Die Möglichkeit, nach § 467 Abs. 3 S. 2 Nr. 2 StPO von einer Erstattung der notwendigen Auslagen abzusehen, besteht allerdings nur dann, wenn zusätzlich zu dem Verfahrenshindernis als alleinigem eine Verurteilung hindernden Umstand weitere besondere Umstände hinzutreten, die es als billig erscheinen lassen, dem Betroffenen die Auslagenerstattung zu versagen (vgl. BVerfG, Beschluss vom 26.05.2017, Az.: BvR 1821/16). Die erforderlichen besonderen Umstände dürfen dabei aber gerade nicht in der voraussichtlichen Verurteilung und der zu Grunde liegenden Tat gefunden werden, denn das ist bereits Tatbestandsvoraussetzung für die Ermessensentscheidung des Gerichts (vgl. OLG Bamberg, Beschluss vom 20.07.2010, Az.: 1 Ws 218/10). Grundlage für ein Absehen von der Erstattung notwendiger Auslagen muss vielmehr ein hinzutretendes vorwerfbar prozessuales Fehlverhalten des Betroffenen sein.

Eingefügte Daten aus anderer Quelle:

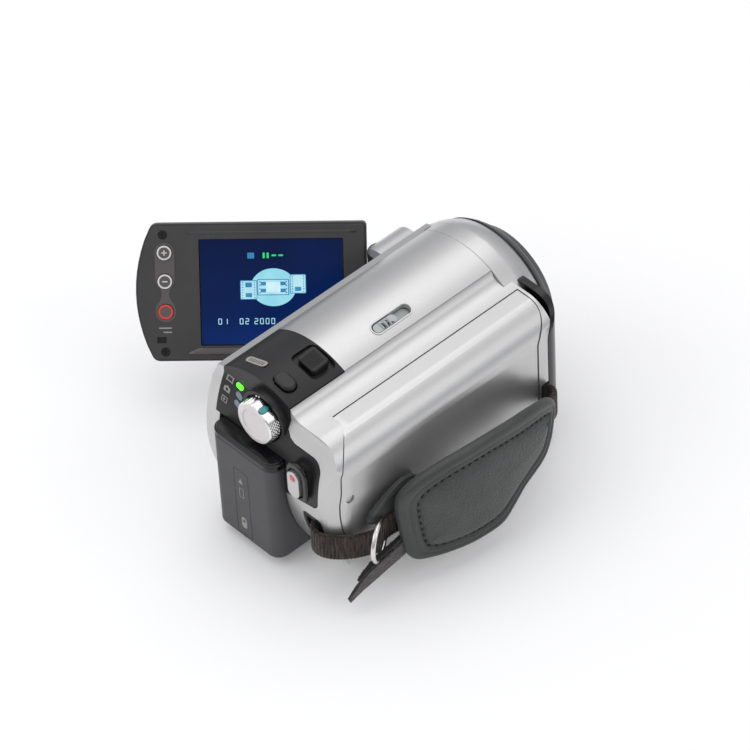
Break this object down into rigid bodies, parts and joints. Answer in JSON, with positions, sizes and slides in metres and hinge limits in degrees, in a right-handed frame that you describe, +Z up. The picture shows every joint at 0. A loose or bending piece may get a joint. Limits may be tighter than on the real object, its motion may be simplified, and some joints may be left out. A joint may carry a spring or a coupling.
{
  "type": "camcorder",
  "caption": "Hand-held hard-disk camcorder with swing-out tilting screen, arched top, rear mode dial, clip-on battery and padded leather hand strap",
  "frame": {"origin": "centre of the tripod socket's mouth, in the flat bottom face, under the lens axis", "axes": "+Y forward along the lens, +X towards the strap side, +Z up"},
  "size_m": [0.1589, 0.1289, 0.0752],
  "materials": {
    "silver_paint": "satin silver metallic paint on moulded shells",
    "charcoal_plastic": "dark grey fine-textured plastic",
    "black_plastic": "matte black moulded plastic",
    "black_gloss": "semi-gloss black plastic",
    "steel": "plain steel",
    "lens_glass": "coated optical glass",
    "circuit_board": "green circuit board",
    "damper_rubber": "soft black rubber",
    "dark_window": "dark red infrared window",
    "bush_brass": "turned brass",
    "green_light": "lit green light pipe",
    "dial_chrome": "bright plated rim with a satin white face",
    "teal_key": "teal plastic",
    "red_mark": "red plastic",
    "grey_key": "grey plastic",
    "screen": "lit display under a clear cover",
    "light_guide": "white light guide",
    "webbing": "ribbed dark brown nylon webbing",
    "ring_chrome": "polished plated steel",
    "pad_leather": "dark grey-green grained leather"
  },
  "bodies": {
    "camera_body": {"left_shell": "silver_paint", "top_cover": "silver_paint", "right_shell": "silver_paint", "drive_cover": "silver_paint", "front_cover": "charcoal_plastic", "bottom_plate": "black_plastic", "control_panel": "black_gloss", "battery_bay": "black_plastic", "contact_block": "black_plastic", "hinge_housing": "silver_paint", "chassis_frame": "steel", "lens_barrel": "silver_paint", "lens_front_ring": "black_gloss", "lens_tube": "black_plastic", "front_lens": "lens_glass", "image_sensor": "circuit_board", "main_board": "circuit_board", "hard_drive": "steel", "drive_dampers": "damper_rubber", "speaker": "black_plastic", "microphone_grille": "charcoal_plastic", "infrared_window": "dark_window", "tripod_bush": "bush_brass", "indicator_lights": "green_light", "hinge_pin": "steel", "strap_socket": "black_plastic", "strap_bar": "steel", "rear_webbing": "webbing", "front_webbing": "webbing", "strap_ring": "ring_chrome", "strap_tail": "webbing", "strap_pad": "pad_leather", "body_screws": "steel"},
    "zoom_group": {"zoom_lens": "lens_glass"},
    "focus_group": {"focus_lens": "lens_glass"},
    "dial": {"mode_dial": "dial_chrome"},
    "dial_key": {"dial_button": "teal_key"},
    "record_key": {"record_button": "silver_paint", "record_mark": "red_mark"},
    "photo_key": {"photo_button": "black_gloss"},
    "zoom_rocker": {"zoom_lever": "black_gloss"},
    "night_slider": {"night_switch": "grey_key"},
    "easy_key": {"easy_button": "black_gloss"},
    "display_key": {"display_button": "black_gloss"},
    "latch": {"battery_latch": "black_plastic"},
    "battery": {"battery_case": "charcoal_plastic", "battery_cap": "black_gloss"},
    "screen_hinge": {"hinge_block": "steel", "tilt_shaft": "steel"},
    "screen_clutch": {"tilt_sleeve": "steel"},
    "screen_panel": {"screen_bezel": "charcoal_plastic", "screen_back": "silver_paint", "screen_glass": "screen", "screen_backlight": "light_guide", "panel_screws": "steel"},
    "wide_key": {"wide_button": "charcoal_plastic"},
    "tele_key": {"tele_button": "charcoal_plastic"},
    "screen_record_key": {"screen_record_button": "red_mark"}
  },
  "joints": [
    {"name": "screen_open", "type": "hinge", "parent": "camera_body", "child": "screen_hinge", "pos_m": [-0.0295, 0.0303, 0.0399], "axis": [0, 0, -1], "range_deg": [-45, 45]},
    {"name": "screen_tilt", "type": "hinge", "parent": "screen_hinge", "child": "screen_clutch", "pos_m": [-0.0295, 0.0303, 0.0399], "axis": [0.7071, 0.7071, 0], "range_deg": [0, 57]},
    {"name": "screen_level", "type": "hinge", "parent": "screen_clutch", "child": "screen_panel", "pos_m": [-0.0295, 0.0303, 0.0399], "axis": [-0.7071, -0.7071, 0], "range_deg": [-32.5, 32.5]},
    {"name": "wide_press", "type": "slide", "parent": "screen_panel", "child": "wide_key", "axis": [-0.5964, 0.5964, -0.5373], "range_m": [0, 0.0004], "stiffness_N_per_m": 300, "springref_m": -0.0004},
    {"name": "tele_press", "type": "slide", "parent": "screen_panel", "child": "tele_key", "axis": [-0.5964, 0.5964, -0.5373], "range_m": [0, 0.0004], "stiffness_N_per_m": 300, "springref_m": -0.0004},
    {"name": "screen_record_press", "type": "slide", "parent": "screen_panel", "child": "screen_record_key", "axis": [-0.5964, 0.5964, -0.5373], "range_m": [0, 0.0004], "stiffness_N_per_m": 300, "springref_m": -0.0004},
    {"name": "dial_turn", "type": "hinge", "parent": "camera_body", "child": "dial", "pos_m": [0.0037, -0.057, 0.0597], "axis": [0, 1, 0], "range_deg": [-30, 30]},
    {"name": "dial_key_press", "type": "slide", "parent": "dial", "child": "dial_key", "axis": [-0.3907, 0, -0.9205], "range_m": [0, 0.0006], "stiffness_N_per_m": 300, "springref_m": -0.0004},
    {"name": "record_press", "type": "slide", "parent": "camera_body", "child": "record_key", "axis": [0, 1, 0], "range_m": [0, 0.001], "stiffness_N_per_m": 300, "springref_m": -0.0004},
    {"name": "photo_press", "type": "slide", "parent": "camera_body", "child": "photo_key", "axis": [-0.2013, 0, -0.9795], "range_m": [0, 0.0008], "stiffness_N_per_m": 300, "springref_m": -0.0004},
    {"name": "zoom_rock", "type": "hinge", "parent": "camera_body", "child": "zoom_rocker", "pos_m": [0, -0.0334, 0.041], "axis": [0, 1, 0], "range_deg": [-3.4, 3.4], "stiffness_Nm_per_rad": 0.3},
    {"name": "night_slide", "type": "slide", "parent": "camera_body", "child": "night_slider", "axis": [0, 1, 0], "range_m": [0, 0.0055]},
    {"name": "easy_press", "type": "slide", "parent": "camera_body", "child": "easy_key", "axis": [1, 0, 0], "range_m": [0, 0.0006], "stiffness_N_per_m": 300, "springref_m": -0.0004},
    {"name": "display_press", "type": "slide", "parent": "camera_body", "child": "display_key", "axis": [1, 0, 0], "range_m": [0, 0.0006], "stiffness_N_per_m": 300, "springref_m": -0.0004},
    {"name": "latch_slide", "type": "slide", "parent": "camera_body", "child": "latch", "axis": [0, 1, 0], "range_m": [0, 0.0025], "stiffness_N_per_m": 250, "springref_m": -0.0008},
    {"name": "battery_slide", "type": "slide", "parent": "camera_body", "child": "battery", "axis": [0, -1, 0], "range_m": [0, 0.03]},
    {"name": "zoom_travel", "type": "slide", "parent": "camera_body", "child": "zoom_group", "axis": [0, -1, 0], "range_m": [0, 0.014]},
    {"name": "focus_travel", "type": "slide", "parent": "camera_body", "child": "focus_group", "axis": [0, -1, 0], "range_m": [0, 0.008]}
  ],
  "couplings": [
    {"joint": "screen_level", "follows": "screen_open", "ratio": 0.72222}
  ]
}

Bei einem in der Sphäre des Gerichtes eingetretenen Verfahrenshindernis hingegen, wird es regelmäßig der Billigkeit entsprechen, die notwendigen Auslagen des Betroffenen der Staatskasse aufzubürden (vgl. hierzu etwa Karlsruher Kommentar zur Strafprozessordnung a.a.O., Randnummer 10b; Bundesverfassungsgericht a.a.O.).

Im vorliegenden Fall ist ein prozessuales Fehlverhalten des Betroffenen nicht zu erkennen. Der Grund für den Eintritt des Verfahrenshindernisses der Verjährung liegt vielmehr darin, dass seitens des Amtsgerichts versäumt wurde, innerhalb der kurzen sechsmonatigen Verjährungsfrist (erneut) einen Termin zur Hauptverhandlung anzuberaumen. Grundsätzlich wäre eine erneute Terminierung auch nach Rückkunft der Akten nach Durchführung des zweiten Nachermittlungsauftrags am 09.07.2020 noch verjährungsunterbrechend möglich gewesen, ist aber unterblieben.

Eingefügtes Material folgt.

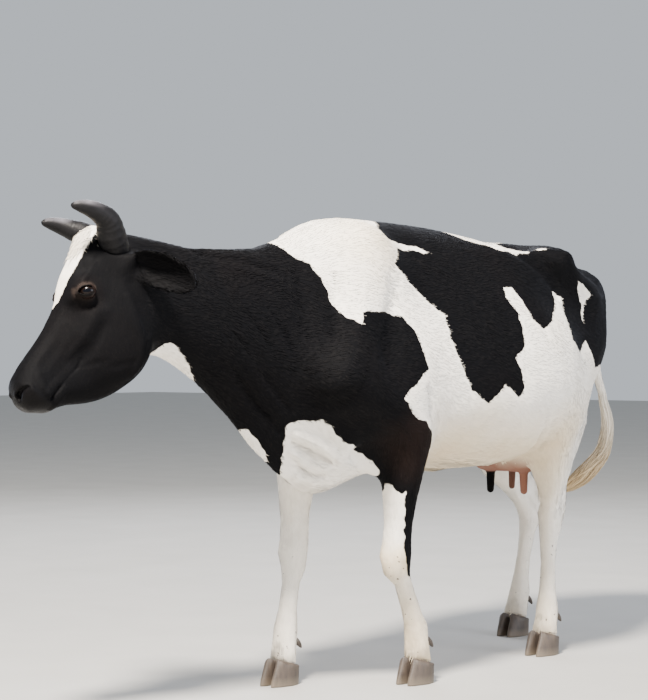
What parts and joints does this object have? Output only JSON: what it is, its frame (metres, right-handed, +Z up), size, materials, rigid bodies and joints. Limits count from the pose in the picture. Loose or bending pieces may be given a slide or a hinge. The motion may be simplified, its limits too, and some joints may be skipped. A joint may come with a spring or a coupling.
{
  "type": "standing dairy cow model",
  "caption": "Life-size model of a horned black and white dairy cow, standing on all four feet with the head turned to the right.",
  "frame": {"origin": "on the floor, at the middle of the floor area that the whole animal covers", "axes": "+Z up; the trunk faces -Y; the animal's left side is +X"},
  "size_m": [0.7328, 2.691, 1.4101],
  "materials": {
    "hide": "short flat hair, black and white in patches",
    "udder_skin": "thinly haired pink skin",
    "switch_hair": "long coarse hair, yellowish white",
    "horn": "satin horn, dark grey, paler on top",
    "hoof": "dull horn with growth rings",
    "eye": "wet and glossy, very dark brown"
  },
  "bodies": {
    "root": {"horn_left": "horn", "eye_left": "eye", "ear_left": "hide", "horn_right": "horn", "eye_right": "eye", "ear_right": "hide", "head": "hide", "neck": "hide", "trunk": "hide", "rump": "hide", "foreleg_upper_left": "hide", "claw_fore_outer_left": "hoof", "dewclaw_fore_outer_left": "hoof", "claw_fore_inner_left": "hoof", "dewclaw_fore_inner_left": "hoof", "foreleg_lower_left": "hide", "hindleg_upper_left": "hide", "claw_hind_outer_left": "hoof", "dewclaw_hind_outer_left": "hoof", "claw_hind_inner_left": "hoof", "dewclaw_hind_inner_left": "hoof", "hindleg_lower_left": "hide", "foreleg_upper_right": "hide", "claw_fore_outer_right": "hoof", "dewclaw_fore_outer_right": "hoof", "claw_fore_inner_right": "hoof", "dewclaw_fore_inner_right": "hoof", "foreleg_lower_right": "hide", "hindleg_upper_right": "hide", "claw_hind_outer_right": "hoof", "dewclaw_hind_outer_right": "hoof", "claw_hind_inner_right": "hoof", "dewclaw_hind_inner_right": "hoof", "hindleg_lower_right": "hide", "teat_fore_left": "udder_skin", "teat_fore_right": "udder_skin", "teat_hind_left": "udder_skin", "teat_hind_right": "udder_skin", "udder": "udder_skin", "tail": "hide", "tail_switch": "switch_hair"}
  },
  "joints": []
}
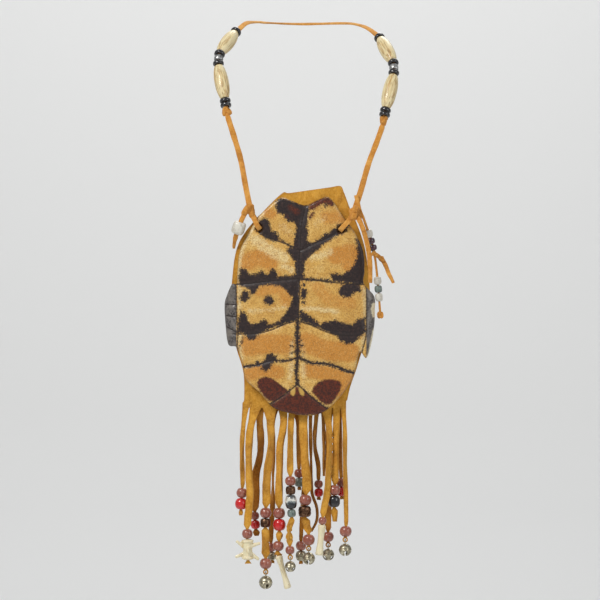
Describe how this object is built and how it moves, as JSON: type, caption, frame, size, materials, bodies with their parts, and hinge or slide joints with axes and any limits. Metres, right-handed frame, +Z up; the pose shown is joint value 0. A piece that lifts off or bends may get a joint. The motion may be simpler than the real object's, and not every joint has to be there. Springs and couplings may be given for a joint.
{
  "type": "beaded medicine bag",
  "caption": "Suede neck pouch with a turtle shell plate lashed to its face, a long beaded fringe and a thong strap.",
  "frame": {"origin": "where the neck strap lies on the nape of the neck, under which the bag hangs", "axes": "+Z up, front towards -Y, +X to the right of the picture"},
  "size_m": [0.1322, 0.1425, 0.4079],
  "materials": {
    "suede": "golden tan suede, napped, cut edges",
    "thong_suede": "orange tan suede lace",
    "shell": "varnished turtle shell, ochre with dark blotches",
    "bone": "aged ivory bone, satin",
    "black_glass": "gloss black",
    "silver": "tarnished silver-coloured metal",
    "rose_wood": "rose-brown wood, waxed",
    "red_glass": "gloss opaque red",
    "bronze": "dark brown metallic",
    "striped_glass": "white and dark striped gloss",
    "grey_glass": "grey-green gloss",
    "white_glass": "off-white satin",
    "plum_glass": "dark plum gloss",
    "bell_metal": "tarnished brassy silver"
  },
  "bodies": {
    "bag": {"turtle_plastron": "shell", "pouch_front_panel": "suede", "pouch_back_panel": "suede", "neck_thong": "thong_suede", "left_lashing": "thong_suede", "right_lashing": "thong_suede", "right_edge_thong": "thong_suede", "right_side_thong": "thong_suede", "left_side_bead": "white_glass", "right_upper_bead_1": "white_glass", "right_upper_bead_2": "plum_glass", "right_upper_bead_3": "plum_glass", "right_lower_bead_1": "white_glass", "right_lower_bead_2": "grey_glass", "right_lower_bead_3": "white_glass", "left_stop_knot": "thong_suede", "left_silver_bead": "silver", "left_disc_1": "black_glass", "left_disc_2": "black_glass", "left_disc_3": "black_glass", "left_disc_4": "black_glass", "left_disc_5": "black_glass", "right_stop_knot": "thong_suede", "right_silver_bead": "silver", "right_disc_1": "black_glass", "right_disc_2": "black_glass", "right_disc_3": "black_glass", "right_disc_4": "black_glass", "right_disc_5": "black_glass", "fringe_a_wood": "rose_wood", "fringe_a_red": "red_glass", "fringe_b_wood": "rose_wood", "fringe_b_vertebra": "bone", "fringe_d_wood": "rose_wood", "fringe_d_bronze": "bronze", "fringe_d_wood_3": "rose_wood", "fringe_e_wood": "rose_wood", "fringe_e_red": "red_glass", "fringe_e_wood_3": "rose_wood", "fringe_e_long_bone": "bone", "fringe_f_wood": "rose_wood", "fringe_f_bronze": "bronze", "fringe_f_striped": "striped_glass", "fringe_f_wood_5": "rose_wood", "fringe_h_wood": "rose_wood", "fringe_h_bronze": "bronze", "fringe_h_wood_3": "rose_wood", "fringe_j_short_bone": "bone", "fringe_l_wood": "rose_wood", "fringe_l_black": "black_glass", "fringe_n_wood": "rose_wood"},
    "bell_d": {"bell_d": "bell_metal"},
    "bell_f": {"bell_f": "bell_metal"},
    "bell_h": {"bell_h": "bell_metal"},
    "bell_k": {"bell_k": "bell_metal"},
    "bell_n": {"bell_n": "bell_metal"},
    "left_hairpipe_1": {"left_hairpipe_1": "bone"},
    "left_hairpipe_2": {"left_hairpipe_2": "bone"},
    "right_hairpipe_1": {"right_hairpipe_1": "bone"},
    "right_hairpipe_2": {"right_hairpipe_2": "bone"}
  },
  "joints": [
    {"name": "left_hairpipe_1_spin", "type": "hinge", "parent": "bag", "child": "left_hairpipe_1", "pos_m": [-0.05539, -0.1046, -0.05032], "axis": [-0.1832, 0.3381, 0.9231], "continuous": true},
    {"name": "left_hairpipe_2_spin", "type": "hinge", "parent": "bag", "child": "left_hairpipe_2", "pos_m": [-0.05173, -0.08456, -0.02071], "axis": [0.3854, 0.7067, 0.5934], "continuous": true},
    {"name": "right_hairpipe_1_spin", "type": "hinge", "parent": "bag", "child": "right_hairpipe_1", "pos_m": [0.0636, -0.10075, -0.05667], "axis": [0.2177, 0.3118, 0.9249], "continuous": true},
    {"name": "right_hairpipe_2_spin", "type": "hinge", "parent": "bag", "child": "right_hairpipe_2", "pos_m": [0.06185, -0.0819, -0.02578], "axis": [-0.3238, 0.6722, 0.6658], "continuous": true},
    {"name": "bell_d_swing", "type": "hinge", "parent": "bag", "child": "bell_d", "pos_m": [-0.02397, -0.12974, -0.39605], "axis": [1, 0, 0], "range_deg": [-35, 35]},
    {"name": "bell_f_swing", "type": "hinge", "parent": "bag", "child": "bell_f", "pos_m": [-0.00677, -0.13557, -0.38535], "axis": [1, 0, 0], "range_deg": [-35, 35]},
    {"name": "bell_h_swing", "type": "hinge", "parent": "bag", "child": "bell_h", "pos_m": [0.00607, -0.13198, -0.37945], "axis": [1, 0, 0], "range_deg": [-35, 35]},
    {"name": "bell_k_swing", "type": "hinge", "parent": "bag", "child": "bell_k", "pos_m": [0.01979, -0.12031, -0.37785], "axis": [1, 0, 0], "range_deg": [-35, 35]},
    {"name": "bell_n_swing", "type": "hinge", "parent": "bag", "child": "bell_n", "pos_m": [0.03162, -0.1282, -0.37365], "axis": [1, 0, 0], "range_deg": [-35, 35]}
  ]
}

Vor diesem Hintergrund erscheint es im Rahmen der zu treffenden Ermessensentscheidung nach §§ 467 Abs. 3 S. 2 Nr. 2 StPO, 46 OWiG unbillig, den Betroffenen entgegen der gesetzlichen Regel nach §§ 467 Abs. 1 StPO, 46 OWiG mit seinen notwendigen Auslagen zu belasten.

Die Kostenentscheidung folgt aus §§ 467 Abs. 1 StPO, 46 OWiG in entsprechender Anwendung.